June 11, 2012
The Food and Drug Administration is delaying by three months a decision on whether to approve the HIV treatment Truvada to prevent HIV infection. According to a spokesperson with Gilead Sciences, its manufacturer, FDA needs time to review a new plan to limit the drug's risks to healthy people.
If approved, Truvada would become the first drug marketed for the prevention of HIV. FDA now is expected to make a decision by September 14.
In May, an FDA advisory committee recommended approval of Truvada for HIV prevention in specific high-risk groups, including men who have sex with men, and partners of those infected. FDA advisors' concerns included that men taking the drug would stop using condoms and that healthy people would not take the drug daily as prescribed.
An HIV testing plan to ensure that those who are getting Truvada for prevention are HIV-negative also is "pivotal," said Mitchell Warren, of the AIDS advocacy group AVAC. He added: "Gilead has said they will provide free HIV testing" to potential users of Truvada. Interim CDC guidelines state that anyone who might use Truvada for prevention must first be tested.

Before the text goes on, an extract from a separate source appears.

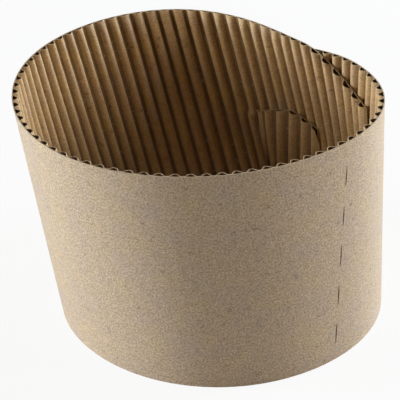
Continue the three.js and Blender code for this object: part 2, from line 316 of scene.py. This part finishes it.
# %% [markdown]
# ## Rolling the papers
#
# Now every point of a grid goes to its place on the wall. The points on either
# side of a cut look alike, so the faces beside them tell which side they are on.
# The fluted paper also rises and falls once in every flute: a round dome about
# two thirds as wide as the flute, then a flat glue line. No two flutes come off
# the rolls alike, so each is crushed and leans a little differently. The glue
# draws the smooth paper in at every glue line by a few hundredths of a
# millimetre, and this faint washboard can be seen on the outside.

# %% Roll a paper onto the wall
GLUE_PULL = 0.012
CRUSH, LEAN = 0.09, 0.03
CRUSH_LEVELS = 5
RIM_CRUSH, RIM_CRUSH_LENGTH = 0.6, 2.5
RIM_CRUSH_FLUTES = (67, 73, 85, 90)
uneven = np.random.default_rng(11)
crush = uneven.uniform(0, CRUSH, (FLUTES, CRUSH_LEVELS))
lean = uneven.uniform(-LEAN, LEAN, (FLUTES, CRUSH_LEVELS))


def face_middles(mesh, flute, row):
    """Mean flute and row number of the faces around every point."""
    total = np.zeros((3, len(mesh.vertices)))
    for face in mesh.polygons:
        corners = list(face.vertices)
        total[0, corners] += flute[corners].mean()
        total[1, corners] += row[corners].mean()
        total[2, corners] += 1
    return total[0] / total[2], total[1] / total[2]


def row_heights(x, row, tongue_side):
    """Height on the flat strip of each grid row, with the cut row on the cut."""
    cut = tongue_edge(np.maximum(x, tongue_tip_x))
    past_tip = smooth(tongue_tip_x - x, 0, 60)
    cut = cut + (SLIT_HEIGHT - cut) * past_tip
    flute = (half_board - x) / flute_pitch
    at_cut = (flute > TONGUE_ROOT + 0.01) & (flute < TONGUE_TIP + 0.01)
    cut = cut + np.where(at_cut, np.where(tongue_side, -KERF / 2, KERF / 2), 0)
    low, high = base_edge(x), rim_edge(x)
    below = low + (cut - low) * np.interp(row, range(CUT_ROW + 1), LOWER_ROWS)
    above = cut + (high - cut) * np.interp(row, range(CUT_ROW, ROWS + 1), [0, *UPPER_ROWS])
    return np.where(row <= CUT_ROW, below, above)


def keep_flat_place(mesh, x, y):
    """Store the place on the flat strip as the UV map, for the finish of the paper."""
    corners = np.zeros(len(mesh.loops), dtype=int)
    mesh.loops.foreach_get("vertex_index", corners)
    flat = np.stack([half_board - x, y], axis=-1) / (2 * half_board)
    mesh.uv_layers.active.data.foreach_set("uv", flat[corners].ravel())


def roll_paper(paper, depth_of):
    mesh = paper.data
    flute, row = grid_places(mesh)
    face_flute, face_row = face_middles(mesh, flute, row)
    x = half_board - flute * flute_pitch
    below_cut = face_row < CUT_ROW
    tongue = below_cut & (face_flute > TONGUE_ROOT) & (face_flute < TONGUE_TIP)
    x = x + np.where(tongue, KERF * np.clip(flute - TONGUE_TIP + 1, 0, 1), 0)
    before = (flute > SLIT_FLUTE - 0.01) & (face_flute < SLIT_FLUTE) & (row < CUT_ROW)
    x = x + np.where(before, SLIT_KERF, 0)
    y = row_heights(x, row, tongue)
    keep_flat_place(mesh, x, y)
    near_slit = (x > slit_x + 0.01) & (x < slit_x + SLIT_EASE_LENGTH)
    depth = depth_of(flute, y)
    place = wall_at(*wall_position(x, y), depth)
    place = np.where(near_slit[:, None], beside_slit(x, y, depth), place)
    place = np.where(tongue[:, None], on_tongue(x, y, depth), place)
    mesh.vertices.foreach_set("co", place.ravel())
    mesh.update()
    return place


def liner_depth(flute, y):
    drawn_in = GLUE_PULL * (1 + np.cos(2 * math.pi * flute)) / 2
    return LINER_THICKNESS / 2 + drawn_in


def medium_depth(flute, y):
    low = LINER_THICKNESS + MEDIUM_THICKNESS / 2
    high = BOARD_THICKNESS - MEDIUM_THICKNESS / 2
    whole = np.clip(np.floor(flute), 0, FLUTES - 1).astype(int)
    level = np.clip(y / SLEEVE_HEIGHT, 0, 0.999) * (CRUSH_LEVELS - 1)
    lower = level.astype(int)
    part = level - lower
    crushed = crush[whole, lower] * (1 - part) + crush[whole, lower + 1] * part
    leaned = lean[whole, lower] * (1 - part) + lean[whole, lower + 1] * part
    in_flute = flute - whole
    off_middle = in_flute - 0.5 + leaned * np.sin(math.pi * in_flute) ** 2
    across = np.clip(np.abs(off_middle) / (DOME_SHARE / 2), 0, 1)
    dome = (1 - across**DOME_FULLNESS) ** DOME_FOOT
    below_rim = rim_edge(half_board - flute * flute_pitch) - y
    start, full, still_full, end = RIM_CRUSH_FLUTES
    at_rim = smooth(flute, start, full) * (1 - smooth(flute, still_full, end))
    at_rim = at_rim * (1 - smooth(below_rim, 0, RIM_CRUSH_LENGTH))
    return low + (high - low) * dome * (1 - crushed) * (1 - RIM_CRUSH * at_rim)


outer_places = roll_paper(outer_paper, liner_depth)
roll_paper(fluted_paper, medium_depth)

# %% [markdown]
# The middle of the sleeve's outline in plan is the origin, and the mesh is in
# metres, as the frame is. The grids were drawn with the outer end on the left, so
# their faces are turned to look outwards if they look in.

# %% Centre and scale
outline_middle = (outer_places.min(axis=0) + outer_places.max(axis=0)) / 2
for paper in (outer_paper, fluted_paper):
    for point in paper.data.vertices:
        place = point.co - Vector((outline_middle[0], outline_middle[1], 0))
        point.co = place * MM
    face = paper.data.polygons[0]
    if face.normal.dot(Vector((face.center.x, face.center.y, 0))) < 0:
        paper.data.flip_normals()
    paper.data.update()
print("outline middle in mm", outline_middle.round(3))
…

Michael Weinstein, president of the AIDS Healthcare Foundation, applauded the delay. "From the beginning, we believe there was a rush to judgment by government officials and others in favor of ... approval, despite decidedly mixed studies" regarding the drug's effectiveness, he said.
Studies have shown that taken daily, Truvada reduces the risk of infection by more than 90 percent. One study was stopped early because women were not taking Truvada as prescribed and so were not protected. Side-effects can include intestinal discomfort and diarrhea and, in rare cases, liver damage.